Since I was young, I have heard about brain drain and its effects on the Iowa economy, labor force, and small towns. As a recent college grad, a number of my classmates left the state for greener pastures in the Southwest and Northeast, but a surprising number also chose to remain right here in the Hawkeye state. Unfortunately, larger metros within the state seem to be gaining at the expense of smaller rural counties whose residents seek opportunities that only an urban area can offer. Cities and towns along major highways and interstates continue to see explosive growth, while those in more remote areas watch as their communities dry up.
With the recession that began in 2008, there has also been a shift in migratory patterns throughout the US. Once attractive locales in the Sunbelt now find themselves with a lack of jobs and an exodus of residents. Other areas such as the Pacific Northwest and the Denver metro are seeing gains in population thanks to thousands of Californians seeking to escape the state's high cost of living and high unemployment rates.
Forbes has produced an interactive map that shows the net inbound and outbound migration that took place for every county in the United States in 2008. Clicking on Linn County, it appears that the top counties where net in-migration is occurring are Black Hawk (Waterloo / Cedar Falls), Dubuque, Cook (Chicago), Delaware (IA), Maricopa (Phoenix), Story (Ames), and Lake County, IL (northern suburbs of Chicago). While there is much cross migration with neighboring Johnson County, Linn County has been losing more residents to the Iowa City area than it has been gaining. Linn County is also losing some to Polk County, with 356 outbound and 200 inbound. Below are the sources of the most gains for Linn County.
Black Hawk County, IA: 311 inbound, $19,200 average income
Dubuque County, IA: 181 inbound, $21,000 average income
Cook County, IL: 159 inbound, $25,300 average income
Delaware County, IA: 152 inbound, $24,800 average income
Maricopa County, AZ: 120 inbound, $30,100 average income
Story County, IA: 91 inbound, $26,200 average income
Lake County, IL: 63 inbound, $30,300 average income
Checking out Polk County, one can really see how it has increased its population at the expense of rural areas throughout the state.
Meanwhile, West Palm Beach County in Florida graphically shows how hard the region has been hit by the recession. Sagging real estate values and a hard hit tourism industry seem to have forced many to seek work elsewhere.
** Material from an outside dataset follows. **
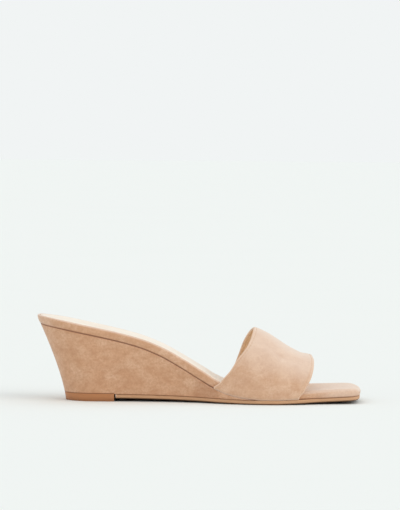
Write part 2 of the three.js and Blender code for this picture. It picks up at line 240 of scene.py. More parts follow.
def colour(code):
    """sRGB hex to linear RGBA."""
    parts = [int(code[i:i + 2], 16) / 255 for i in (1, 3, 5)]
    return tuple(c / 12.92 if c <= 0.04045 else ((c + 0.055) / 1.055) ** 2.4 for c in parts) + (1.0,)


def add(tree, kind, inputs=None, **settings):
    """Adds a node. Each input is linked where a socket is given for it, and set where a value is."""
    node = tree.nodes.new(kind)
    for key, value in settings.items():
        setattr(node, key, value)
    for key, value in (inputs or {}).items():
        if isinstance(value, bpy.types.NodeSocket):
            tree.links.new(value, node.inputs[key])
        else:
            node.inputs[key].default_value = value
    return node


def blank_material(name):
    """A material and its empty node tree."""
    material = bpy.data.materials.new(name)
    material.use_nodes = True
    material.node_tree.nodes.clear()
    return material, material.node_tree


def end_material(tree, relief, strength, distance, inputs):
    """Closes a material with its relief, as a bump over so many metres, under the surface that has these inputs."""
    bump = add(tree, "ShaderNodeBump", {"Height": relief, "Strength": strength, "Distance": distance})
    shader = add(tree, "ShaderNodeBsdfPrincipled", {**inputs, "Normal": bump.outputs["Normal"]})
    add(tree, "ShaderNodeOutputMaterial", {"Surface": shader.outputs[0]})


def buffed_suede(name, base, pale, deep, edge_attribute, edge_colour, edge_span, upright_painted_sheen):
    """Split leather, buffed to a short nap. It is quite matt, and it has cloudy patches where the nap lies another
    way. A painted sheen makes it pale where it is seen at a flat angle and where it faces up. upright_painted_sheen
    is how much of that painted sheen is left on an upright face. Within edge_span of an edge or a seam it takes
    edge_colour: painted shade along a seam where that colour is darker, and a painted highlight along a folded edge
    where it is paler."""
    material, tree = blank_material(name)
    place = add(tree, "ShaderNodeTexCoord").outputs["Object"]
    turned = add(tree, "ShaderNodeMapping", {"Vector": place, "Rotation": (0.3, 0.45, 0.2), "Scale": (1, 1.5, 1.6)})
    turned = turned.outputs["Vector"]
    # Patches 16 mm across, strokes of the hand 7 mm across, and tufts of nap 1.5 mm across. The real tufts are under
    # 0.5 mm and are drawn coarser so that they show.
    patches = add(tree, "ShaderNodeTexNoise", {"Vector": turned, "Scale": 1 / 0.016, "Detail": 3.0, "Roughness": 0.5})
    strokes = add(tree, "ShaderNodeTexNoise", {"Vector": turned, "Scale": 1 / 0.007, "Detail": 3.0, "Roughness": 0.6,
                                               "Distortion": 0.2})
    tufts = add(tree, "ShaderNodeTexNoise", {"Vector": place, "Scale": 1 / 0.0015, "Detail": 3.0, "Roughness": 0.7})
    fibres = add(tree, "ShaderNodeTexNoise", {"Vector": turned, "Scale": 1 / 0.0004, "Detail": 2.0, "Roughness": 0.6})
    paler = add(tree, "ShaderNodeMapRange", {"Value": patches.outputs[0], "From Min": 0.42, "From Max": 0.7})
    deeper = add(tree, "ShaderNodeMapRange", {"Value": strokes.outputs[0], "From Min": 0.42, "From Max": 0.74,
                                              "To Max": 0.8})
    speck = add(tree, "ShaderNodeMapRange", {"Value": tufts.outputs[0], "From Min": 0.42, "From Max": 0.64,
                                             "To Max": 0.6})
    # Painted shade in a crease, and a painted highlight on the ridge beside it
    crease = add(tree, "ShaderNodeAttribute", attribute_name="crease").outputs["Fac"]
    crease_shade = add(tree, "ShaderNodeMapRange", {"Value": crease, "From Max": 0.4, "To Max": 0.45})
    ridge_highlight = add(tree, "ShaderNodeMapRange", {"Value": crease, "From Max": -0.35, "To Max": 0.5})
    # Painted sheen: what faces up is painted paler, and most where it is seen at a flat angle. Round the toe the
    # sides get a painted highlight too.
    facing = add(tree, "ShaderNodeLayerWeight", {"Blend": 0.5}).outputs["Facing"]
    flat = add(tree, "ShaderNodeMapRange", {"Value": facing, "From Min": 0.1, "From Max": 0.92, "To Max": 0.92})
    normal = add(tree, "ShaderNodeNewGeometry").outputs["Normal"]
    height = add(tree, "ShaderNodeSeparateXYZ", {0: normal}).outputs["Z"]
    upward = add(tree, "ShaderNodeMapRange", {"Value": height, "From Min": 0.0, "From Max": 0.45,
                                              "To Min": upright_painted_sheen})
    grazing_sheen = add(tree, "ShaderNodeMath", {0: flat.outputs[0], 1: upward.outputs[0]}, operation="MULTIPLY")
    upward_sheen = add(tree, "ShaderNodeMapRange", {"Value": height, "From Min": 0.25, "From Max": 0.75, "To Max": 0.5})
    painted_sheen = add(tree, "ShaderNodeMath", {0: grazing_sheen.outputs[0], 1: upward_sheen.outputs[0]}, operation="MAXIMUM")
    along = add(tree, "ShaderNodeSeparateXYZ", {0: place}).outputs["X"]
    toe_highlight = add(tree, "ShaderNodeMapRange", {"Value": along, "From Min": 0.08, "From Max": 0.1, "To Max": 0.36})
    painted_sheen = add(tree, "ShaderNodeMath", {0: painted_sheen.outputs[0], 1: toe_highlight.outputs[0]}, operation="MAXIMUM")
    # Painted shade along a seam where edge_colour is darker, and a painted highlight along a folded edge where it is
    # paler
    edge = add(tree, "ShaderNodeAttribute", attribute_name=edge_attribute)
    painted_edge_shading = add(tree, "ShaderNodeMapRange", {"Value": edge.outputs["Fac"], "From Min": edge_span, "From Max": 0.0,
                                                 "To Max": 0.8}, interpolation_type="SMOOTHSTEP")
    # Each tone goes over those before it
    tinted = colour(base)
    for share, tint in ((paler, pale), (deeper, deep), (speck, deep), (crease_shade, deep), (ridge_highlight, pale), (painted_sheen, "#f1e1d3"),
                        (painted_edge_shading, edge_colour)):
        layer = add(tree, "ShaderNodeMix", {0: share.outputs[0], 6: tinted, 7: colour(tint)}, data_type="RGBA")
        tinted = layer.outputs[2]
    lay = add(tree, "ShaderNodeMath", {0: tufts.outputs[0], 1: 0.6}, operation="MULTIPLY")
    nap = add(tree, "ShaderNodeMath", {0: fibres.outputs[0], 1: 0.4, 2: lay.outputs[0]}, operation="MULTIPLY_ADD")
    relief = add(tree, "ShaderNodeMath", {0: strokes.outputs[0], 1: 0.8, 2: nap.outputs[0]}, operation="MULTIPLY_ADD")
    end_material(tree, relief.outputs[0], 0.55, 0.0005, {
        "Base Color": tinted, "Roughness": 0.95, "Specular IOR Level": 0.15, "Sheen Weight": 0.3,
        "Sheen Roughness": 0.4, "Sheen Tint": colour("#fff4ea")})
    return material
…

However, the Northeast and Midwest continue to provide the areas with snowbirds seeking warmer climates.
And finally, we can see that King County (Seattle) seems to be faring very well in terms of migration.
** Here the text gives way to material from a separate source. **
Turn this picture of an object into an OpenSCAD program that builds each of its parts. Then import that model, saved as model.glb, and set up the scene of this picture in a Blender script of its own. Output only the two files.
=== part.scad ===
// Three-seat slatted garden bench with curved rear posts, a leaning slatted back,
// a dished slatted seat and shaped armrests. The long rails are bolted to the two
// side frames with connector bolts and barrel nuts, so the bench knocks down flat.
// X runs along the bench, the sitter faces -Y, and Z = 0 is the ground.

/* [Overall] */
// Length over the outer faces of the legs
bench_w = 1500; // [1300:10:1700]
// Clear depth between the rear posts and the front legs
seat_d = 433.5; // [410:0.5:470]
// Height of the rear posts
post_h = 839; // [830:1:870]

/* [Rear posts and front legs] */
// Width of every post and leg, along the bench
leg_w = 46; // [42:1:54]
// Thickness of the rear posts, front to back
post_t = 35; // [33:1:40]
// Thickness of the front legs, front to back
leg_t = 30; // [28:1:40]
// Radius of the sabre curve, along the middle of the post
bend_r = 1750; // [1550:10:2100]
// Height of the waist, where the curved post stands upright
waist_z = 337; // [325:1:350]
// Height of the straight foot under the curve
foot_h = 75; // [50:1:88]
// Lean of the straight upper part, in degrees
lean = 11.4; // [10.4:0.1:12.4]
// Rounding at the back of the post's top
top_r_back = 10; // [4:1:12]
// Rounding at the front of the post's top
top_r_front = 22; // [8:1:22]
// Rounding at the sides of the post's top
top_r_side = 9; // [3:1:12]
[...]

In summary, population trends of the last 50 years seem to have been thrown out of whack in the last decade. The explosive growth seen in the Sunbelt has been hindered by the recession and rising costs of living. Other areas in the south such as Dallas / Fort Worth continue to attract newcomers. Iowa cities are seeing significant growth at the expense of rural areas. And for Linn County, in nearly every case those leaving the area have higher incomes than those moving to the area. This could be interpreted a number of ways; perhaps the lower incomes represents young adults moving to the area post-graduation, or perhaps the lower incomes are a sign that we are attracting an unskilled labor force. Perhaps both. Johnson County and Linn County are tied at the hip when it comes to migration with significant movement between the two, but Johnson County appears to be luring more away from Cedar Rapids. The momentum of Iowa City can physically be seen with Westdale Mall largely empty and rumors of Trader Joe's seeking to locate in Iowa City, despite the Cedar Rapids metro being twice as large. Iowa City has done an impressive job economically in the last decade; hopefully Cedar Rapids is taking note.